Stated problem ▸ Scan the records below. List lines holding "parts".

Input for this task ▸
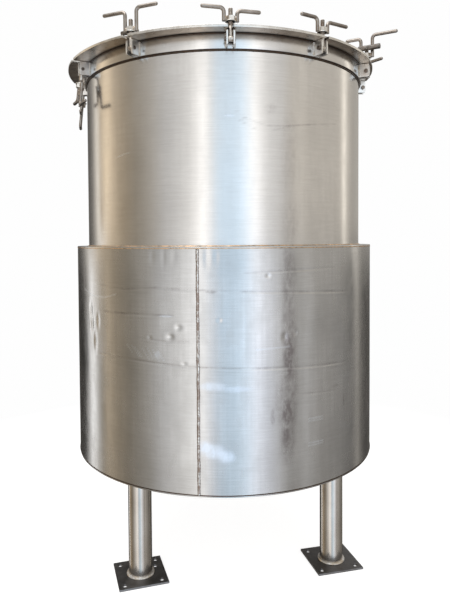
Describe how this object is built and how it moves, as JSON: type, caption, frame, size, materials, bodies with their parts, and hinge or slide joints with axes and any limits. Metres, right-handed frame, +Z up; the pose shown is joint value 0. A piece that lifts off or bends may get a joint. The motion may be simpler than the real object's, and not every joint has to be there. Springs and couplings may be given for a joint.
{
  "type": "jacketed vertical storage tank",
  "caption": "Upright stainless tank on tube legs, with a lower jacket and a domed lid held on its slotted rim by swing bolts with bent-rod handle nuts",
  "frame": {"origin": "on the floor, on the tank's vertical axis", "axes": "+Z up the tank's axis, -Y towards the side that the picture shows, +X to the right of that side"},
  "size_m": [1.1294, 1.0805, 1.7323],
  "materials": {
    "shell_steel": "rolled stainless sheet with a fine satin grain",
    "jacket_steel": "thin stainless cladding, scuffed, with soft dents",
    "clamp_steel": "bright machined and welded stainless, straw tints at the welds",
    "leg_steel": "satin stainless tube",
    "foot_plate": "dark hot-rolled plate with worn edges",
    "gasket_rubber": "dull black sheet rubber"
  },
  "bodies": {
    "tank": {"vessel_wall": "shell_steel", "vessel_bottom": "shell_steel", "jacket_wall": "jacket_steel", "jacket_top_ring": "jacket_steel", "jacket_bottom": "jacket_steel", "clamp_band": "clamp_steel", "rim_flange": "shell_steel", "gasket": "gasket_rubber", "lid_ring": "shell_steel", "lid_dome": "shell_steel", "leg_front_left": "leg_steel", "foot_front_left": "foot_plate", "leg_front_right": "leg_steel", "foot_front_right": "foot_plate", "leg_back_right": "leg_steel", "foot_back_right": "foot_plate", "leg_back_left": "leg_steel", "foot_back_left": "foot_plate"},
    "clamp_front": {"swing_bolt_front": "clamp_steel", "handle_nut_front": "clamp_steel"},
    "clamp_front_right": {"swing_bolt_front_right": "clamp_steel", "handle_nut_front_right": "clamp_steel"},
    "clamp_right_front": {"swing_bolt_right_front": "clamp_steel", "handle_nut_right_front": "clamp_steel"},
    "clamp_right": {"swing_bolt_right": "clamp_steel", "handle_nut_right": "clamp_steel"},
    "clamp_right_back": {"swing_bolt_right_back": "clamp_steel", "handle_nut_right_back": "clamp_steel"},
    "clamp_back_right": {"swing_bolt_back_right": "clamp_steel", "handle_nut_back_right": "clamp_steel"},
    "clamp_back": {"swing_bolt_back": "clamp_steel", "handle_nut_back": "clamp_steel"},
    "clamp_back_left": {"swing_bolt_back_left": "clamp_steel", "handle_nut_back_left": "clamp_steel"},
    "clamp_left_back": {"swing_bolt_left_back": "clamp_steel", "handle_nut_left_back": "clamp_steel"},
    "clamp_left": {"swing_bolt_left": "clamp_steel", "handle_nut_left": "clamp_steel"},
    "clamp_left_front": {"swing_bolt_left_front": "clamp_steel", "handle_nut_left_front": "clamp_steel"},
    "clamp_front_left": {"swing_bolt_front_left": "clamp_steel", "handle_nut_front_left": "clamp_steel"}
  },
  "joints": [
    {"name": "swing_front", "type": "hinge", "parent": "tank", "child": "clamp_front", "pos_m": [0.02341, -0.51547, 1.6088], "axis": [0.999, 0.0454, 0], "range_deg": [0, 178]},
    {"name": "swing_front_right", "type": "hinge", "parent": "tank", "child": "clamp_front_right", "pos_m": [0.29301, -0.42474, 1.6088], "axis": [0.8231, 0.5678, 0], "range_deg": [0, 178]},
    {"name": "swing_right_front", "type": "hinge", "parent": "tank", "child": "clamp_right_front", "pos_m": [0.48075, -0.18744, 1.6088], "axis": [0.3633, 0.9317, 0], "range_deg": [0, 148]},
    {"name": "swing_right", "type": "hinge", "parent": "tank", "child": "clamp_right", "pos_m": [0.51551, 0.02251, 1.6088], "axis": [-0.0436, 0.999, 0], "range_deg": [0, 162]},
    {"name": "swing_right_back", "type": "hinge", "parent": "tank", "child": "clamp_right_back", "pos_m": [0.43422, 0.27876, 1.6088], "axis": [-0.5402, 0.8415, 0], "range_deg": [0, 178]},
    {"name": "swing_back_right", "type": "hinge", "parent": "tank", "child": "clamp_back_right", "pos_m": [0.24779, 0.45261, 1.6088], "axis": [-0.8771, 0.4802, 0], "range_deg": [0, 178]},
    {"name": "swing_back", "type": "hinge", "parent": "tank", "child": "clamp_back", "pos_m": [0, 0.516, 1.6088], "axis": [-1, 0, 0], "range_deg": [0, 178]},
    {"name": "swing_back_left", "type": "hinge", "parent": "tank", "child": "clamp_back_left", "pos_m": [-0.24779, 0.45261, 1.6088], "axis": [-0.8771, -0.4802, 0], "range_deg": [0, 178]},
    {"name": "swing_left_back", "type": "hinge", "parent": "tank", "child": "clamp_left_back", "pos_m": [-0.43422, 0.27876, 1.6088], "axis": [-0.5402, -0.8415, 0], "range_deg": [0, 178]},
    {"name": "swing_left", "type": "hinge", "parent": "tank", "child": "clamp_left", "pos_m": [-0.51569, 0.01801, 1.6088], "axis": [-0.0349, -0.9994, 0], "range_deg": [-174, 4]},
    {"name": "swing_left_front", "type": "hinge", "parent": "tank", "child": "clamp_left_front", "pos_m": [-0.4577, -0.23826, 1.6088], "axis": [0.4617, -0.887, 0], "range_deg": [-174, 4]},
    {"name": "swing_front_left", "type": "hinge", "parent": "tank", "child": "clamp_front_left", "pos_m": [-0.26421, -0.44322, 1.6088], "axis": [0.859, -0.512, 0], "range_deg": [0, 178]}
  ]
}
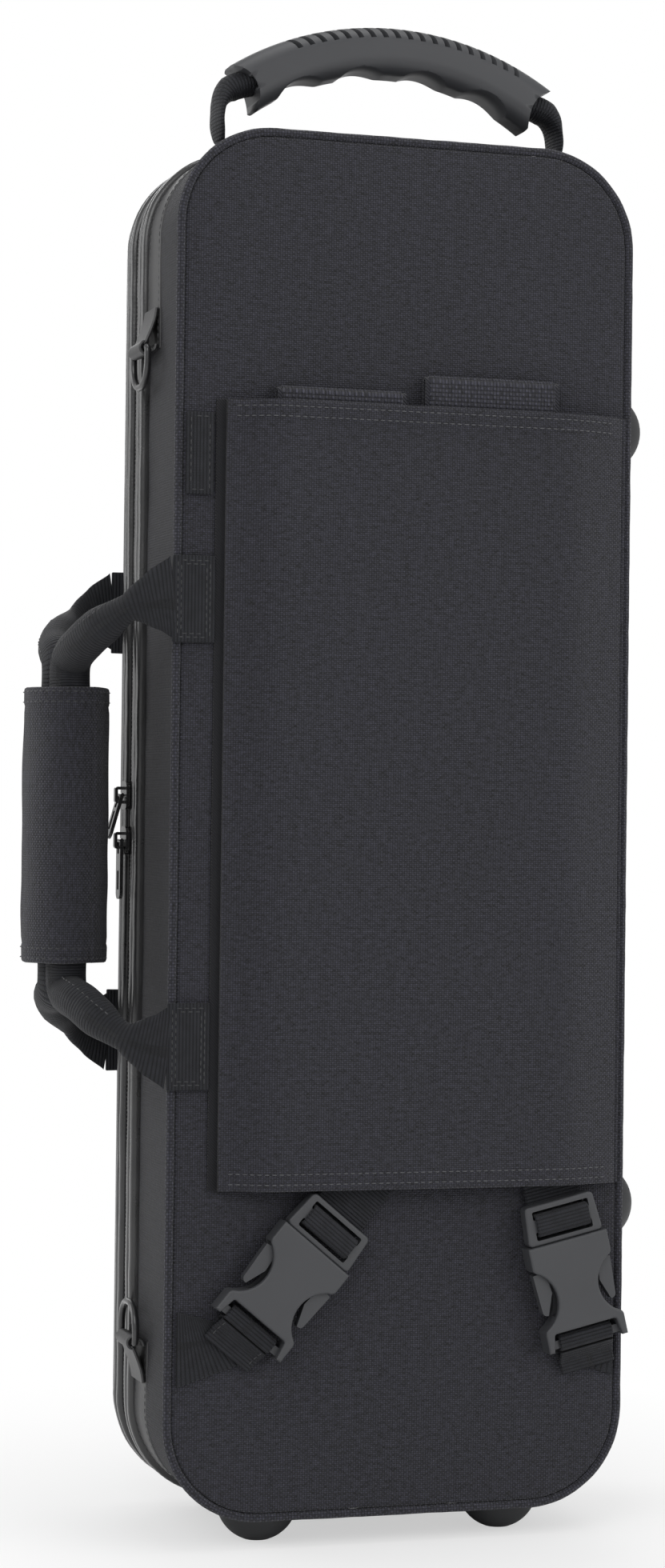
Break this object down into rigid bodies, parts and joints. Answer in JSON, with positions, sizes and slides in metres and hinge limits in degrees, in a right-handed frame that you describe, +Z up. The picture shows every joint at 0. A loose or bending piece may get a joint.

The completed task ▸
Describe how this object is built and how it moves, as JSON: type, caption, frame, size, materials, bodies with their parts, and hinge or slide joints with axes and any limits. Metres, right-handed frame, +Z up; the pose shown is joint value 0. A piece that lifts off or bends may get a joint. The motion may be simpler than the real object's, and not every joint has to be there. Springs and couplings may be given for a joint.
Break this object down into rigid bodies, parts and joints. Answer in JSON, with positions, sizes and slides in metres and hinge limits in degrees, in a right-handed frame that you describe, +Z up. The picture shows every joint at 0. A loose or bending piece may get a joint.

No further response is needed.